### Task instructions
What is needed is the run of lines from the one containing "Reconstruct the object" through the one containing "on ball-bearing slides.", echoed exactly, with both ends kept and nothing added.

### Source material
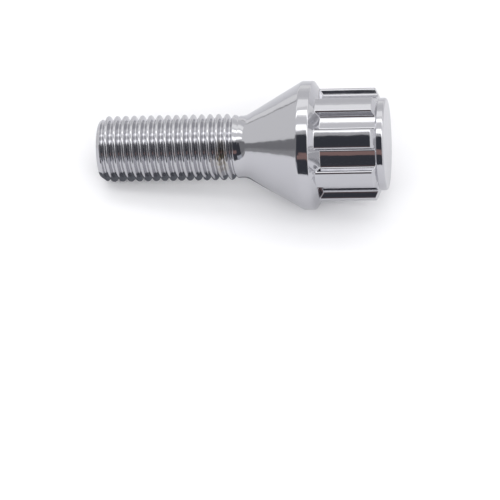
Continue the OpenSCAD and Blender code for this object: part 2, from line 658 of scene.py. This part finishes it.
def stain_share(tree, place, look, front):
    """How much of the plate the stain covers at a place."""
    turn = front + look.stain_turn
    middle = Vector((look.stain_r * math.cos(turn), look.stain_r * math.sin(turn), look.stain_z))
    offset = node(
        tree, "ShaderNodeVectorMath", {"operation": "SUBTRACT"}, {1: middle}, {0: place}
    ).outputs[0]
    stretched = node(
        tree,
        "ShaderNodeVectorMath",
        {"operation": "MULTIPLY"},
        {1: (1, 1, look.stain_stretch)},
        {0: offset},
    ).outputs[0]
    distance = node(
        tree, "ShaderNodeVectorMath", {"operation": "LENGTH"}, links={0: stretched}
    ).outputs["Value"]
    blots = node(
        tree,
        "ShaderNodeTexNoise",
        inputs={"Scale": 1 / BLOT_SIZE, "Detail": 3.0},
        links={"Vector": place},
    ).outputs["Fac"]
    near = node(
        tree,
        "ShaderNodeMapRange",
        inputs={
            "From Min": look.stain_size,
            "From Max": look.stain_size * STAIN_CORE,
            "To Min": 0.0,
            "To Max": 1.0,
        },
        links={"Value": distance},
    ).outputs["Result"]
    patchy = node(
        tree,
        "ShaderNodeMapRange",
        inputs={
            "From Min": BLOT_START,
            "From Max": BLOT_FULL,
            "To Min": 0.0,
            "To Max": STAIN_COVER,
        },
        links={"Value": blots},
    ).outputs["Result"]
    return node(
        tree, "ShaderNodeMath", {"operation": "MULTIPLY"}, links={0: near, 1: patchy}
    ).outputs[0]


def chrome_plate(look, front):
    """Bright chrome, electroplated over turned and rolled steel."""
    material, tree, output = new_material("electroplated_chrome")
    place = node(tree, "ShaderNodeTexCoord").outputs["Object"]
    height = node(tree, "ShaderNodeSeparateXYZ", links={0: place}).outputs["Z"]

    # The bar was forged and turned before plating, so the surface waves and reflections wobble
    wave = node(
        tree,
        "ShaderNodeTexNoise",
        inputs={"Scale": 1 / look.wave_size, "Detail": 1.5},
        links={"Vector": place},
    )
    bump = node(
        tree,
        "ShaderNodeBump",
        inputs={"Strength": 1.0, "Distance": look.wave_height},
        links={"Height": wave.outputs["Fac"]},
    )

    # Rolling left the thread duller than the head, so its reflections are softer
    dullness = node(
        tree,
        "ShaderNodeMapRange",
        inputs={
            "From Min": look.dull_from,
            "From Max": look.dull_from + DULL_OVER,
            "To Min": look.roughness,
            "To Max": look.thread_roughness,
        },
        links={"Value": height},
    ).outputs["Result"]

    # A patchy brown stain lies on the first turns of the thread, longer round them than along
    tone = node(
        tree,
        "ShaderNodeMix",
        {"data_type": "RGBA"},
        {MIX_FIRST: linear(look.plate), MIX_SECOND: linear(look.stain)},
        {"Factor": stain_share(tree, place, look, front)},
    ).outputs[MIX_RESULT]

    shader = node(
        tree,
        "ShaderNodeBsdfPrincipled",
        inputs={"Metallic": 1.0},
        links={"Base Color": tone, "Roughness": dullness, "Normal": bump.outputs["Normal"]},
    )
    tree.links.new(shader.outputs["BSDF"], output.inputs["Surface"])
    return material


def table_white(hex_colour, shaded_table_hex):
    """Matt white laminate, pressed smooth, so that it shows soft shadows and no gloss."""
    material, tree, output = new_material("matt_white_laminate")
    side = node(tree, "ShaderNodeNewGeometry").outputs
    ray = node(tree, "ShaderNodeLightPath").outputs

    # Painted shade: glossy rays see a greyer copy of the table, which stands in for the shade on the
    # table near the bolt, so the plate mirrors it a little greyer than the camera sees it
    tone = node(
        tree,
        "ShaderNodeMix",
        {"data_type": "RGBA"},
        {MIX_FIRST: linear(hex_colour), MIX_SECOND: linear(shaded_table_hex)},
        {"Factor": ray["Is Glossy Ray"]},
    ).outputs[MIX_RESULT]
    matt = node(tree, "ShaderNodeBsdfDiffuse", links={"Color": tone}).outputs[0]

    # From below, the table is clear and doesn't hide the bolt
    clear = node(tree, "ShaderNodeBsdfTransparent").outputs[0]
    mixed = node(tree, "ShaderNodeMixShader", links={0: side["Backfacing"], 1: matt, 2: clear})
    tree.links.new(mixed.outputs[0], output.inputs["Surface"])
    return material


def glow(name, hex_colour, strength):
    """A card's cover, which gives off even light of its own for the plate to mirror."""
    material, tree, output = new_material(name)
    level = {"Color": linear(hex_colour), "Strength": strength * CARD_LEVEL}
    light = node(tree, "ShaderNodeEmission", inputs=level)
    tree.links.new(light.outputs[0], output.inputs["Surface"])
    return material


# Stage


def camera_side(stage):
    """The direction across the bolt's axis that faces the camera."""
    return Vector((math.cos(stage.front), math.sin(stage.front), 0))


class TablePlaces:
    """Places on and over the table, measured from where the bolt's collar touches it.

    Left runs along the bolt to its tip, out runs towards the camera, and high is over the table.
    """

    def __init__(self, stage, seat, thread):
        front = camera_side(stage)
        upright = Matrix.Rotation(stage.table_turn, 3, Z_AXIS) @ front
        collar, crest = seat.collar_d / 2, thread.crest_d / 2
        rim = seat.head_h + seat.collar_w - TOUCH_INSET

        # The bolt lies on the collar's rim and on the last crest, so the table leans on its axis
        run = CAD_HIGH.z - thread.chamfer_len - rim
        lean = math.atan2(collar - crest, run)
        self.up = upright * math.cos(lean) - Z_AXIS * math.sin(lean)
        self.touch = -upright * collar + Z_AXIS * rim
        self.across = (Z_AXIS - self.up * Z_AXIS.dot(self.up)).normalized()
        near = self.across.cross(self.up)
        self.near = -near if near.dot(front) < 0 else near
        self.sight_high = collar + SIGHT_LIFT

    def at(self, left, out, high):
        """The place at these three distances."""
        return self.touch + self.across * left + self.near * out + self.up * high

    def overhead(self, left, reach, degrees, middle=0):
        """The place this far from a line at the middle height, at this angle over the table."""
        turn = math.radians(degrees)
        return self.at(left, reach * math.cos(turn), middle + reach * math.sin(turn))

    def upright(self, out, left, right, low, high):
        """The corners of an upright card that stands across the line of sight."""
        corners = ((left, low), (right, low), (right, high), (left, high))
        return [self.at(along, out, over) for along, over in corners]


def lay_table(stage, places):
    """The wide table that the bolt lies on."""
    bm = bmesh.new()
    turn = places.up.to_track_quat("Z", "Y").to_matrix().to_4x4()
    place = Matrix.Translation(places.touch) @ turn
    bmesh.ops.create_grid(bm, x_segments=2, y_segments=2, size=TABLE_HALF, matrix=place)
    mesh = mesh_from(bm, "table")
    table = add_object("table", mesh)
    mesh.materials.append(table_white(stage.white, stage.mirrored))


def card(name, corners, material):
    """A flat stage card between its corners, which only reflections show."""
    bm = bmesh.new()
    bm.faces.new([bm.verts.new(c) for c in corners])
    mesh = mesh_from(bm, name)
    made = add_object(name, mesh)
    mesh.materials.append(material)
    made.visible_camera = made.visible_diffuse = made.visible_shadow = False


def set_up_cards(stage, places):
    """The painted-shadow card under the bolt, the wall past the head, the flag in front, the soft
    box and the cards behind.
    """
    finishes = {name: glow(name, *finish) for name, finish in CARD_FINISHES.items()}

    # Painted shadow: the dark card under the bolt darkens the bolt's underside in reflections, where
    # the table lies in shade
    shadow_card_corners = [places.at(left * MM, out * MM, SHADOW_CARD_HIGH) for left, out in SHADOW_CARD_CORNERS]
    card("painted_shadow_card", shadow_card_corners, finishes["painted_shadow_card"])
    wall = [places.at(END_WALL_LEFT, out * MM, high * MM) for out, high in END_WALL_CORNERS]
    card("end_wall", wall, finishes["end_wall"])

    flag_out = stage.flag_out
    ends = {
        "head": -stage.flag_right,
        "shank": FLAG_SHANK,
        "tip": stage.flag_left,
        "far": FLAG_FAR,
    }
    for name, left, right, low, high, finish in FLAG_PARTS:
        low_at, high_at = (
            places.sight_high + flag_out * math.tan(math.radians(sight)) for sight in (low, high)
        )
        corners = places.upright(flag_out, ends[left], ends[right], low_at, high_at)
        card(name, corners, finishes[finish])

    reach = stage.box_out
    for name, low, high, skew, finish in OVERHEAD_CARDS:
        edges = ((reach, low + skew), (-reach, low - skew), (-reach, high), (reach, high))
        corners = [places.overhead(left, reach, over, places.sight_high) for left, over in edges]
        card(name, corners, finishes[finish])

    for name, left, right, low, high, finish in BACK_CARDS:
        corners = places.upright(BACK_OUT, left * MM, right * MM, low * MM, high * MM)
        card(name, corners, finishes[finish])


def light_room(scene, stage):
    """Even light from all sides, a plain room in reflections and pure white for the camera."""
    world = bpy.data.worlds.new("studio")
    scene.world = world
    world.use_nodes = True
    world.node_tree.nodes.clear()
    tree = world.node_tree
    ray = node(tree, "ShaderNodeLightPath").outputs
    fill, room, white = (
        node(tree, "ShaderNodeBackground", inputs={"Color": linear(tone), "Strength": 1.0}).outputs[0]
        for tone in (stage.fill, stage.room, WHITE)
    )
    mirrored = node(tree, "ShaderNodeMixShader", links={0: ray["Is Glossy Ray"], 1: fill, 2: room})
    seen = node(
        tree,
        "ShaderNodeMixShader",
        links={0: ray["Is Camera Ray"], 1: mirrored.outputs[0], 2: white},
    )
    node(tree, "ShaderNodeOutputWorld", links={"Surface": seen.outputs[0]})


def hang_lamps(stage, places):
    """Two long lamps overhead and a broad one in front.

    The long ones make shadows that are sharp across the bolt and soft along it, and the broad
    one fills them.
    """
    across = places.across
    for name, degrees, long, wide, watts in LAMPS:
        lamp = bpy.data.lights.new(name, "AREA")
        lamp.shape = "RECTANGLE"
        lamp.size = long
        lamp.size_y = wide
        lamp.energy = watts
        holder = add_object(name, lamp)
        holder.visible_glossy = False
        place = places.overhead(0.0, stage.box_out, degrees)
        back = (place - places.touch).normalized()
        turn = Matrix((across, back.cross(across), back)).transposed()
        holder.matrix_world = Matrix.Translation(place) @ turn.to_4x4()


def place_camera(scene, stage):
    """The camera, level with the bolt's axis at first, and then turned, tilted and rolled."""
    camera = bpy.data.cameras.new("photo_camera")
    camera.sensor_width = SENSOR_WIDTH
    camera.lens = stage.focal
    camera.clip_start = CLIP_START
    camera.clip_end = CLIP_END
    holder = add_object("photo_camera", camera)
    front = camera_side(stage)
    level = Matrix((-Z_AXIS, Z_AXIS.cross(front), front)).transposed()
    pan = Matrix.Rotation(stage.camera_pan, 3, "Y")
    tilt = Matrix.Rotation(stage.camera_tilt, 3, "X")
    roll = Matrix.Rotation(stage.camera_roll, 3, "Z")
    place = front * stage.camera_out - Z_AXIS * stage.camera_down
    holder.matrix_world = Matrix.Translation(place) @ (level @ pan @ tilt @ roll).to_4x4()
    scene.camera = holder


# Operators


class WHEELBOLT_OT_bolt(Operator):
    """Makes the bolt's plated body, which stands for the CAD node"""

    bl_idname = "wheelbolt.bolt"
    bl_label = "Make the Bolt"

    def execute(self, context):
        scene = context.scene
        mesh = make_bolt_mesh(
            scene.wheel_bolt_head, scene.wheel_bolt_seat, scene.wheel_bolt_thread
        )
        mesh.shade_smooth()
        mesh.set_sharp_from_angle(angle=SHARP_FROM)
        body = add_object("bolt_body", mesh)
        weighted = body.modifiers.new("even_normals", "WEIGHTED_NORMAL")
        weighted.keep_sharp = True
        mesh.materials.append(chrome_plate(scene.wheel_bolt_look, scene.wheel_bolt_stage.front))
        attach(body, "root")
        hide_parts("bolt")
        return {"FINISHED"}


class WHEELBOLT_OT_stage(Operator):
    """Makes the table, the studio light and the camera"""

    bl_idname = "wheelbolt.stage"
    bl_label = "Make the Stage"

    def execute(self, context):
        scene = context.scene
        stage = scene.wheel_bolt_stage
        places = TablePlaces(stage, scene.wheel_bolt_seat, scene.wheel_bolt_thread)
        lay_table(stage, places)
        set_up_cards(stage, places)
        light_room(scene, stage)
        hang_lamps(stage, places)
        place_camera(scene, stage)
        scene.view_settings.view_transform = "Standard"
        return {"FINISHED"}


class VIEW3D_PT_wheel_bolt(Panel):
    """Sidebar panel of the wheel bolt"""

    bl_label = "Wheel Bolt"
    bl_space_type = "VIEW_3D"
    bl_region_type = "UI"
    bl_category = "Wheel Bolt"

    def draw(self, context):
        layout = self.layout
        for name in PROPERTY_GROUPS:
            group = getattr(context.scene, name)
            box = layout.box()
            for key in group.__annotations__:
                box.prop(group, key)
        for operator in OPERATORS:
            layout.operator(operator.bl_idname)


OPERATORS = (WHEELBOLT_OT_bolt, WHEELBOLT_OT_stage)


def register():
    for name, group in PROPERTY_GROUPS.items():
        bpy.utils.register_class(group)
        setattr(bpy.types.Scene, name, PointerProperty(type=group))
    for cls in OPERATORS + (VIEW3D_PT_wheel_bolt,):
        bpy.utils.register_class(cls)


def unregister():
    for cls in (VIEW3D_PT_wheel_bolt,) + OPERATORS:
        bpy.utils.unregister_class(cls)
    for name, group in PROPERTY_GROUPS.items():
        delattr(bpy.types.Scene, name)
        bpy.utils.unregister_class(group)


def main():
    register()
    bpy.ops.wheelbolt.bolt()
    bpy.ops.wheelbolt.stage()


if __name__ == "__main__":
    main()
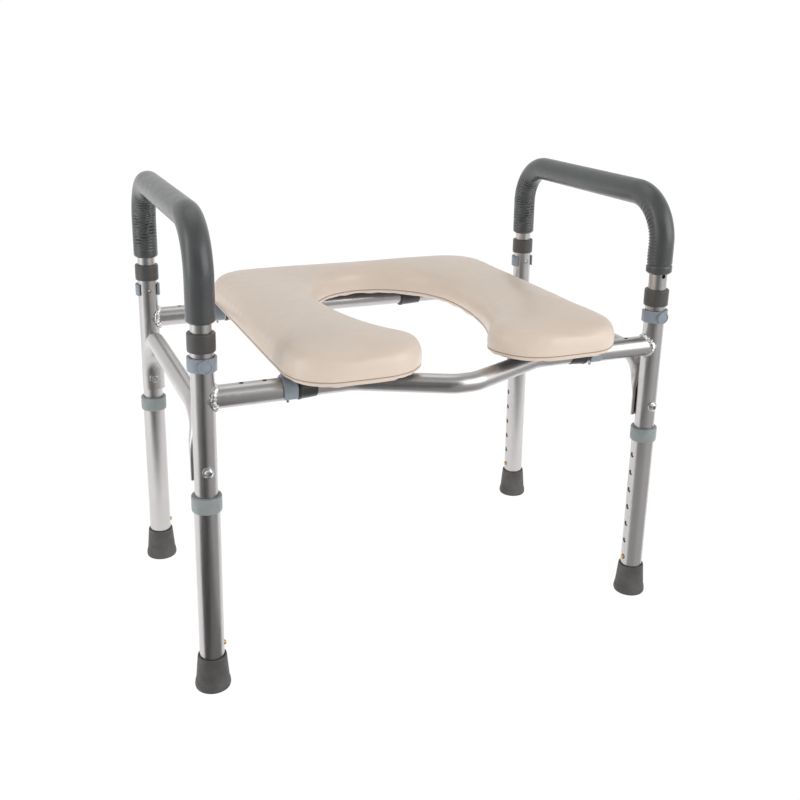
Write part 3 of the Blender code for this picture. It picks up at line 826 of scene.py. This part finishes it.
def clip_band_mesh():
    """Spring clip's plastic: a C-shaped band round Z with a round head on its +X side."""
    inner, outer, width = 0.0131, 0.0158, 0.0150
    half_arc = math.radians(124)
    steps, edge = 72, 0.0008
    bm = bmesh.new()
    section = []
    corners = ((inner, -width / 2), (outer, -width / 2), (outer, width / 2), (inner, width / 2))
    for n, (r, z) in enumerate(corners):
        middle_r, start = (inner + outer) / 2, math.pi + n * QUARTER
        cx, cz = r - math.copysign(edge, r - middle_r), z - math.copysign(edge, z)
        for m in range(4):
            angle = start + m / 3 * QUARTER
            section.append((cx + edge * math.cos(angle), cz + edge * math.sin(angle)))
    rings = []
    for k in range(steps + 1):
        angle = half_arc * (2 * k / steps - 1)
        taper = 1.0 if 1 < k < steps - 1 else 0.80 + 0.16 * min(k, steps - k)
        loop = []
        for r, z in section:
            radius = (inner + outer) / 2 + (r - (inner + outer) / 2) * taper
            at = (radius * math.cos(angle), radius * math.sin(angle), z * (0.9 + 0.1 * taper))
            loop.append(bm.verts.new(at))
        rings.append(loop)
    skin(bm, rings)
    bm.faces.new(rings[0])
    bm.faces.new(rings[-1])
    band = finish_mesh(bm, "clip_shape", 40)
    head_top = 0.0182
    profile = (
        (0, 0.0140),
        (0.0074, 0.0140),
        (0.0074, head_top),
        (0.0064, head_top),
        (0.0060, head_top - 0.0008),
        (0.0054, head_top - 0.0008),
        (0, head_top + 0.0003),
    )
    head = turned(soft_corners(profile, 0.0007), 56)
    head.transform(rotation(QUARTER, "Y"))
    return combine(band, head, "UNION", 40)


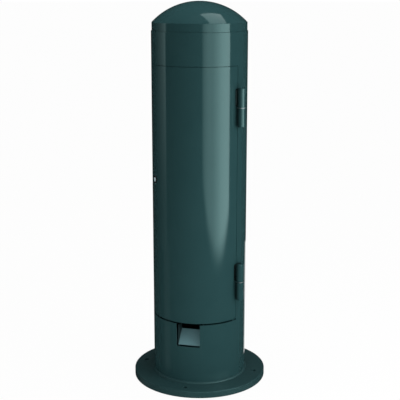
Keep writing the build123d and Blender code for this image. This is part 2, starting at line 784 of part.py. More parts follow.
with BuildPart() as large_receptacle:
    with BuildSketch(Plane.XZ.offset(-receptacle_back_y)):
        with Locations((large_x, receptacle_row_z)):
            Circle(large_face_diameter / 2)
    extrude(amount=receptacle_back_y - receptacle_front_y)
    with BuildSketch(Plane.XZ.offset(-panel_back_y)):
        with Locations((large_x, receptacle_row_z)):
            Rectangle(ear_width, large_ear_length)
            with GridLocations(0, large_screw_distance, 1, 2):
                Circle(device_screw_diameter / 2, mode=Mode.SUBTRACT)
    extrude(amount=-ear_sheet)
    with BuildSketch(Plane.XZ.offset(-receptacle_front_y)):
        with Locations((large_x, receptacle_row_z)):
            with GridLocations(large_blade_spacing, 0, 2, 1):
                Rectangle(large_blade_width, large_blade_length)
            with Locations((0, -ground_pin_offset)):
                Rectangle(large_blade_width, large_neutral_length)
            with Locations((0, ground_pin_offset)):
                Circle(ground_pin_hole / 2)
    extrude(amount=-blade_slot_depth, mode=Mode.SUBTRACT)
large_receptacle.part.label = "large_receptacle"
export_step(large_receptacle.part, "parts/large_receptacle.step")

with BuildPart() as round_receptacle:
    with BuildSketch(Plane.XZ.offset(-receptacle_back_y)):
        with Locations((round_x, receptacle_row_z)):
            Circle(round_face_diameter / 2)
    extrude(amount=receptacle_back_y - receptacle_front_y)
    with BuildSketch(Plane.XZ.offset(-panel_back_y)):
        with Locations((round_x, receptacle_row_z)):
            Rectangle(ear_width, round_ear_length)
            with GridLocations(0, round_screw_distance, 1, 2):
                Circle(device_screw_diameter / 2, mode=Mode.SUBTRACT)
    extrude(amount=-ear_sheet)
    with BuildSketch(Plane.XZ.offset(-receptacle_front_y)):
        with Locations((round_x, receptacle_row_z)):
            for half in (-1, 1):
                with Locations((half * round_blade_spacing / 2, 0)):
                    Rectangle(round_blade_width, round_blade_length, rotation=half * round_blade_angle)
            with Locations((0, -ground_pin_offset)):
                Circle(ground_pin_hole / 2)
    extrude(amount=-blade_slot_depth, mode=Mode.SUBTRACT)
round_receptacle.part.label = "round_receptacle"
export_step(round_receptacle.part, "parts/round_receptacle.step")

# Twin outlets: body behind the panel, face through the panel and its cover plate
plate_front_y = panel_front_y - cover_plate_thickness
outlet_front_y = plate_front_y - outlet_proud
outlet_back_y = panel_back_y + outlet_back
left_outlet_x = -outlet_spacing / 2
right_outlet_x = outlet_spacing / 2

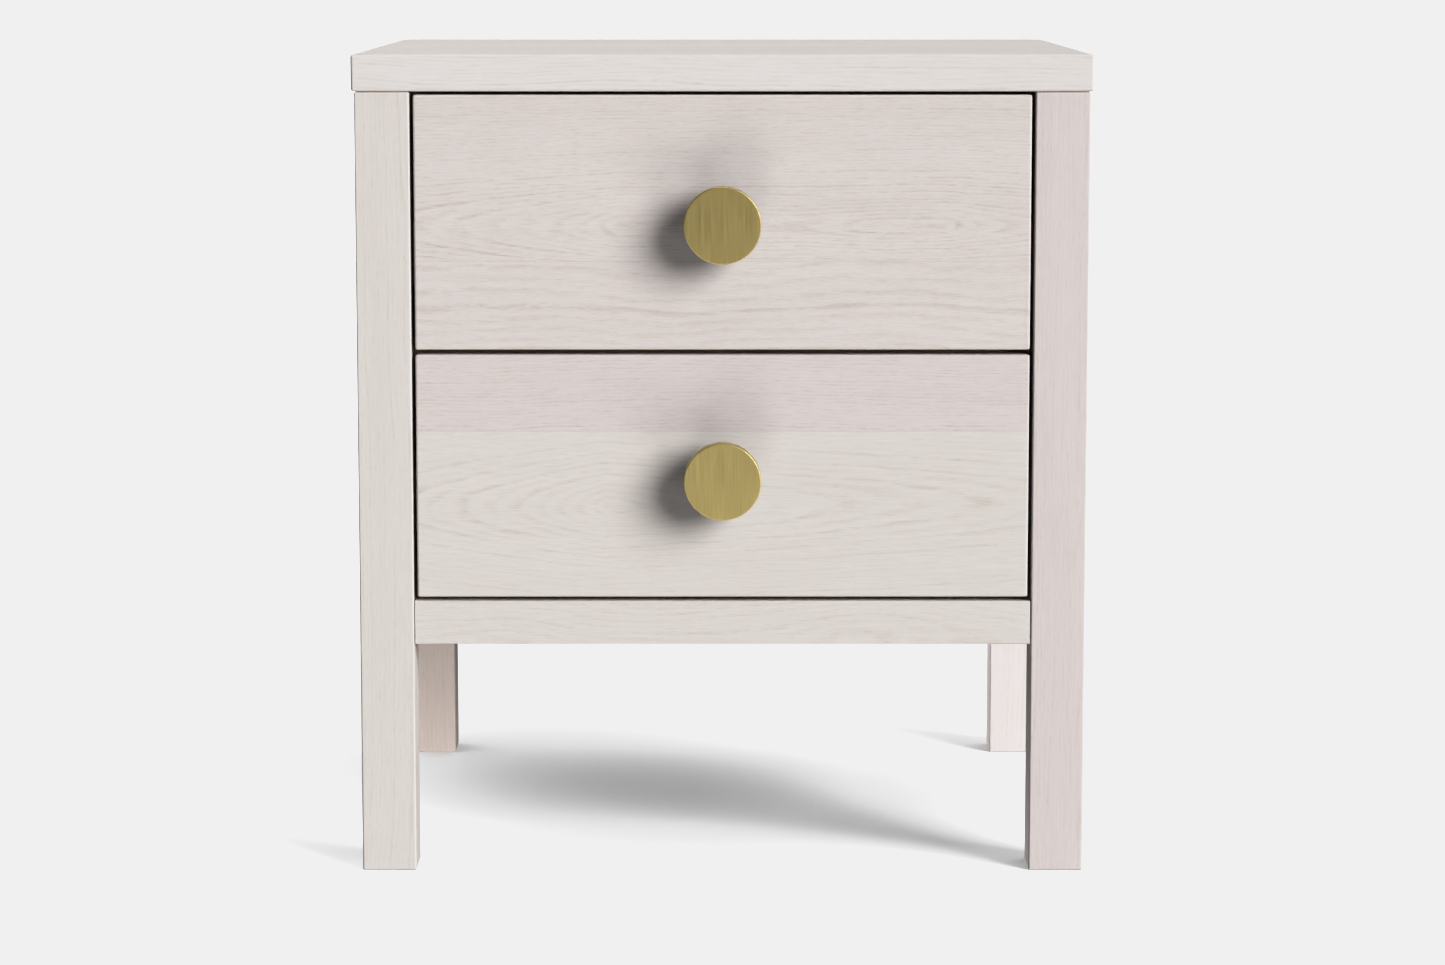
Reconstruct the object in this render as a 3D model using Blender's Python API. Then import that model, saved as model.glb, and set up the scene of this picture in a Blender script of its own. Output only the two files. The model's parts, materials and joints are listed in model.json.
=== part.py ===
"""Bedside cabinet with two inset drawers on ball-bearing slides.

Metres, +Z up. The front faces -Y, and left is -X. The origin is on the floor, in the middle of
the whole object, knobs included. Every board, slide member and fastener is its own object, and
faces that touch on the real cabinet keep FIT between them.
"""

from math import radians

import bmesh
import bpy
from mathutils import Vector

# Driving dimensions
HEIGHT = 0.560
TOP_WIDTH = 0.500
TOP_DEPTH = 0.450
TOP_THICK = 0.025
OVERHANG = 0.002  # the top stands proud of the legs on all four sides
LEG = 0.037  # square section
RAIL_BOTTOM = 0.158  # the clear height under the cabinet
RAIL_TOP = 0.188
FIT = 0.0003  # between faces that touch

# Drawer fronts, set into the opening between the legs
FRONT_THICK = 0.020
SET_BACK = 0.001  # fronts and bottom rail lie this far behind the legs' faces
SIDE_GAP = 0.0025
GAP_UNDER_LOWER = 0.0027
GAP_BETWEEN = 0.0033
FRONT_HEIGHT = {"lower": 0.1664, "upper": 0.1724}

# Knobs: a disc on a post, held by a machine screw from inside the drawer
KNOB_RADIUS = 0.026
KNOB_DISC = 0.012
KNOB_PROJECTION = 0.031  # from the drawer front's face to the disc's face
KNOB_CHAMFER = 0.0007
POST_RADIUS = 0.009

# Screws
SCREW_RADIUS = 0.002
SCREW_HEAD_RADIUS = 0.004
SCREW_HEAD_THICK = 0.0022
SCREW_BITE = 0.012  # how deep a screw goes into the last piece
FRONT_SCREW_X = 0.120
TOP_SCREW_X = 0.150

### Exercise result
Reconstruct the object in this render as a 3D model using Blender's Python API. Then import that model, saved as model.glb, and set up the scene of this picture in a Blender script of its own. Output only the two files. The model's parts, materials and joints are listed in model.json.
=== part.py ===
"""Bedside cabinet with two inset drawers on ball-bearing slides.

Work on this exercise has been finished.